# Standard size for neck tag



## neto45 (Nov 25, 2010)

Hello,

wondering what is a "Standard" size for a screen printed neck tag with size info and the other info. Any thoughts? 

Thanks!


----------



## Olperez1 (Feb 24, 2013)

I just did some with plastisol transfers, not bigger than 3 x 3 if you are adding a logo, if its just size and care instructions than 2 x 2..........but again its a plastisol transfer directly onto the inside of the shirt not on a tag that is sewn on to the collar.

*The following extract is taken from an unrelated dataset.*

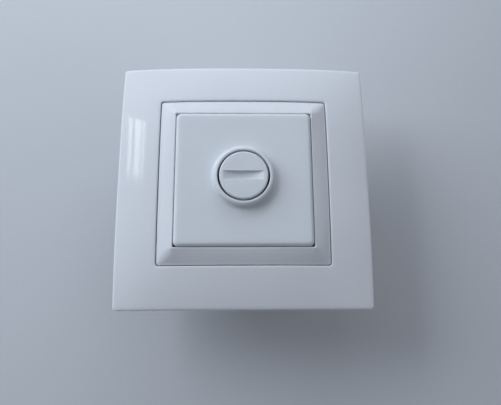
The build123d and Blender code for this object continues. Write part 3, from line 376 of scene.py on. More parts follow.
@dataclass(frozen=True)
class PlatedMetal:
    """A rolled, plated or turned metal with hairlines and rubbed edges."""

    name: str
    colour: Colour
    shade: Colour
    roughness: float
    stretch: Point = (60.0, 2200.0, 2200.0)
    depth: float = 0.000006
    wear: float = 0.6
    dust: float = 0.25

    def material(self, effects: SharedEffects) -> bpy.types.Material:
        """Builds the material."""
        made, graph, shader = new_material(self.name)
        lines = place_group(graph, effects.hairlines, Stretch=self.stretch)
        worn = place_group(graph, effects.wear, Amount=self.wear, Reach=0.0003).outputs["Mask"]
        dusty = place_group(graph, effects.dust, Amount=self.dust).outputs["Mask"]
        base = graph.blend(lines.outputs["Tone"], rgba(self.shade), rgba(self.colour))
        rubbed = tuple(min(1.0, c * 1.18 + 0.03) for c in self.colour)
        base = graph.blend(worn, base, rgba(rubbed))
        base = graph.blend(dusty, base, rgba(LINT))
        graph.feed(shader.inputs["Base Color"], base)
        graph.feed(shader.inputs["Metallic"], graph.math("SUBTRACT", 1.0, dusty, clamp=True))
        rough = graph.ramp(lines.outputs["Height"], 0.0, 1.0, self.roughness * 0.8, self.roughness * 1.25)
        rough = graph.math("SUBTRACT", rough, graph.times(worn, self.roughness * 0.35))
        rough = graph.math("ADD", rough, graph.times(dusty, 0.4), clamp=True)
        graph.feed(shader.inputs["Roughness"], rough)
        bump(graph, shader, lines.outputs["Height"], self.depth)
        return made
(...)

Good luck and post some pics if you do them.


----------



## splathead (Dec 4, 2005)

There is no standard. I've made them as small as 2 by 1 and as large as 4 by 6. Put down everything you want to say, make the text and logo the size you want it, and let that determine the size.


----------



## royster13 (Aug 14, 2007)

Nothing is standard these days.....


----------



## Rapidtags (Feb 2, 2010)

Nothing is really 'standard'. It really depends on the overall shape of your logo. It may need to be a bit larger if there are fine details. Or, it can be small if the logo has bold images. The label should fit the overall theme of the product. For swimwear or lingerie, the labels will be small. For hoodies or mens t-shirts it can be larger. Hope that helps. I just posted a blog on my website about this very topic and give 4 tips to creating the right size label.


----------



## buildyourdream (Aug 21, 2013)

I use plastisol transfers as well. Mine are 3 x 2.5 inches.


----------



## royster13 (Aug 14, 2007)

Can folks post some examples to give others ideas?.....


----------